Most AI agent monitoring tells you what happened. Almost none tells you why.
That's the observability gap — and it's why debugging agents feels like reading a novel with half the pages torn out.
What standard logs look like
{"timestamp": "2026-03-09T05:00:00Z", "action": "sell", "asset": "ETH", "qty": 1.5}
You can see the agent sold ETH. You have no idea why. When something goes wrong, you're reconstructing motive from timestamps and outcomes.
What observability logs look like
{
"timestamp": "2026-03-09T05:00:00Z",
"action": "sell",
"asset": "ETH",
"qty": 1.5,
"reasoning": "stop-loss triggered at -4.2% from entry",
"alternatives_considered": ["hold", "partial_sell_0.75"],
"why_rejected": "hold violates risk rule; partial insufficient to meet loss limit",
"confidence": 0.91
}
Now you can debug. Now you can audit. Now you can improve.
The three fields that matter most
1. reasoning — What caused this action? Reference the specific rule or condition.
2. alternatives_considered — What else could the agent have done? This surfaces whether the agent understood the option space.
3. why_rejected — Why didn't it pick the alternatives? This is where bugs often hide.
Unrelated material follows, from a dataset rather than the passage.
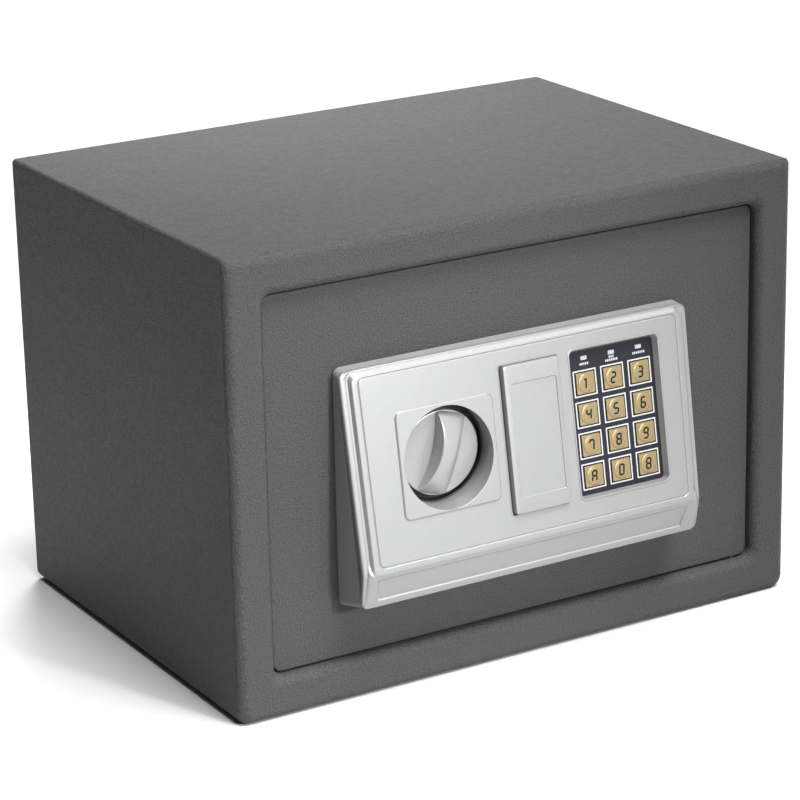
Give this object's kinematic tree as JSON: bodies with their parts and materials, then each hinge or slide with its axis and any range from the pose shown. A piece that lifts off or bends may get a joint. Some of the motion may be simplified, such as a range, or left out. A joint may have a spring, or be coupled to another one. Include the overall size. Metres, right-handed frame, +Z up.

How to add this in SOUL.md
For every consequential action, write a structured log entry:
- action: what you did
- reasoning: what triggered it (cite the specific rule)
- alternatives_considered: what else you could have done
- why_rejected: why you didn't
- confidence: 0.0-1.0
Write to logs/action-log.json. Never skip this step.
Why debugging gets 10x faster
When an agent makes a bad call, you want to know:
- Did it understand the rules? (check
reasoning) - Did it consider the right options? (check
alternatives_considered) - Did it reject good options for bad reasons? (check
why_rejected)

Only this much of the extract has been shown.